[Data records]
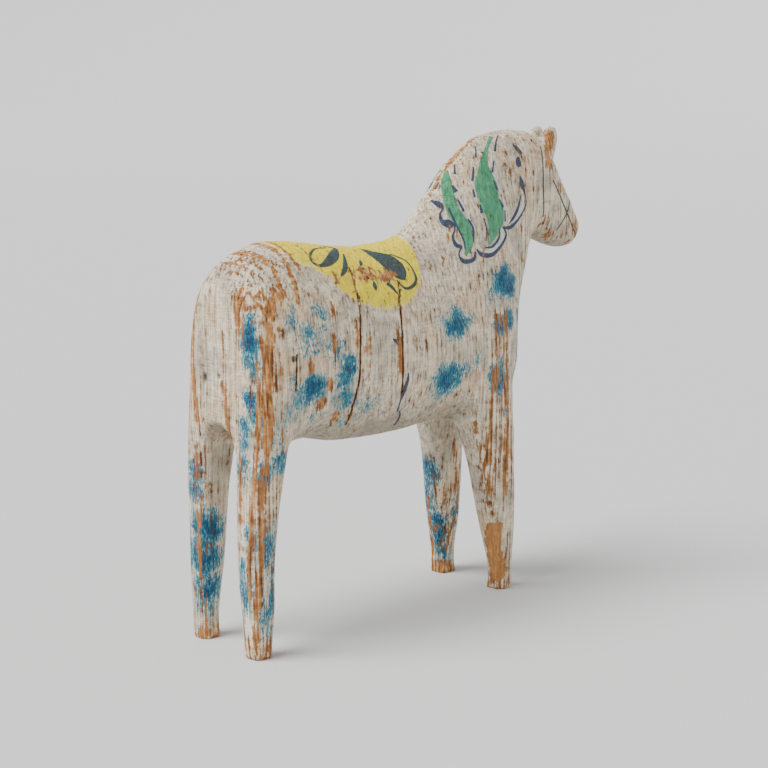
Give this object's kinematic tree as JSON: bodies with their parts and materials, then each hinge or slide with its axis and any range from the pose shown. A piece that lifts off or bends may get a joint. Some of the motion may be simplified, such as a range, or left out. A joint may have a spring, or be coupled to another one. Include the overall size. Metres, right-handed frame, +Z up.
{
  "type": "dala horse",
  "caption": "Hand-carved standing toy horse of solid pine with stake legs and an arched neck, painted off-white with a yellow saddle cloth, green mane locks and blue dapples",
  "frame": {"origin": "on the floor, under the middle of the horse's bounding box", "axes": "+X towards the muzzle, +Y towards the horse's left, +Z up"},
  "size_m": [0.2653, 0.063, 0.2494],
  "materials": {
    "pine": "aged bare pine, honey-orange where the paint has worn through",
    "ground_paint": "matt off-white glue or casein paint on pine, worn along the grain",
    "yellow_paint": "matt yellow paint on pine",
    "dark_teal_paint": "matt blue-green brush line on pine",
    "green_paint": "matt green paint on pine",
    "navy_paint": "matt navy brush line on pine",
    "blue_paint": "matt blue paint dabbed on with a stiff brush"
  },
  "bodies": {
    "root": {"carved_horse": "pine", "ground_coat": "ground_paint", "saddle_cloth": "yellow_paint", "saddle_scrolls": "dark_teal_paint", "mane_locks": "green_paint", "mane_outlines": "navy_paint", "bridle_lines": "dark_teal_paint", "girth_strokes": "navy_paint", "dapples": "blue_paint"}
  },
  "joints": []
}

--

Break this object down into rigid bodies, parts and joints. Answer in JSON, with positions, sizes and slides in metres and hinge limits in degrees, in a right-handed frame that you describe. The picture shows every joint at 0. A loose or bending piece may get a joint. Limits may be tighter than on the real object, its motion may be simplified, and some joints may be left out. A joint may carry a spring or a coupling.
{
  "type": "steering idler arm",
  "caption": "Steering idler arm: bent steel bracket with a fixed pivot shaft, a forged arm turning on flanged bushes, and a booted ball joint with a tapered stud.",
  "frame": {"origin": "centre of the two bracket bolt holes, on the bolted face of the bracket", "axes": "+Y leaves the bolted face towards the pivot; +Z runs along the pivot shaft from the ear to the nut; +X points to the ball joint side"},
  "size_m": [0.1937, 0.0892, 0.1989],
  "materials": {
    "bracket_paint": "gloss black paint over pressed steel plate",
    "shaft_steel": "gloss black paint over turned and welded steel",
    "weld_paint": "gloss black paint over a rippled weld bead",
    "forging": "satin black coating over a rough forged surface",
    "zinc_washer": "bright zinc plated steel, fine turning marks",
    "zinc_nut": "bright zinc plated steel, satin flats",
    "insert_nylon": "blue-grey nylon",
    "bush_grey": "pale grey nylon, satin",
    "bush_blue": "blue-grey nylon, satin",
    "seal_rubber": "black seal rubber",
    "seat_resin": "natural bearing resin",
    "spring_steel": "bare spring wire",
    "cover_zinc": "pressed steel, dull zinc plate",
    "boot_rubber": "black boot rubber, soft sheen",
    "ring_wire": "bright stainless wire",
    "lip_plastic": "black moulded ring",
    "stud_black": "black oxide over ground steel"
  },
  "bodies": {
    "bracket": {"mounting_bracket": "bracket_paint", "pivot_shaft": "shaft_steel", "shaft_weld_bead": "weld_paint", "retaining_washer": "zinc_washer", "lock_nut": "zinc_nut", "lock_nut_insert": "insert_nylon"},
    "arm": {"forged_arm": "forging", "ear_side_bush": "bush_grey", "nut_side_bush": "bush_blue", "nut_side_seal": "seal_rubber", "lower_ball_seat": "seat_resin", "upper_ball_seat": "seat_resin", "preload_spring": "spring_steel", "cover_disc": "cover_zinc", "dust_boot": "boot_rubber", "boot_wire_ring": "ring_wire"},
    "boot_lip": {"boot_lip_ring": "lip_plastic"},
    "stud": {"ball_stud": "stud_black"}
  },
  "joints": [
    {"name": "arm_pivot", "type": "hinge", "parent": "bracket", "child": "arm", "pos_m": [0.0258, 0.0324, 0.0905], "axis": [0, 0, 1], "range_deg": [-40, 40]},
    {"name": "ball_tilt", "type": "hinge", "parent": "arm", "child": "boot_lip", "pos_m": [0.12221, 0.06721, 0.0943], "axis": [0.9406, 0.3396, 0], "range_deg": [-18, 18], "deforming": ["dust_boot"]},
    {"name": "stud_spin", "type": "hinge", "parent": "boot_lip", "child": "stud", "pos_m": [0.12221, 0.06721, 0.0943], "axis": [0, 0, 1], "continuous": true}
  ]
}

AIM >> Which lines in the records above contain the string "joints"? Copy each one.

REPLY TO THE EXERCISE >>
  "joints": []
Break this object down into rigid bodies, parts and joints. Answer in JSON, with positions, sizes and slides in metres and hinge limits in degrees, in a right-handed frame that you describe. The picture shows every joint at 0. A loose or bending piece may get a joint. Limits may be tighter than on the real object, its motion may be simplified, and some joints may be left out. A joint may carry a spring or a coupling.
  "joints": [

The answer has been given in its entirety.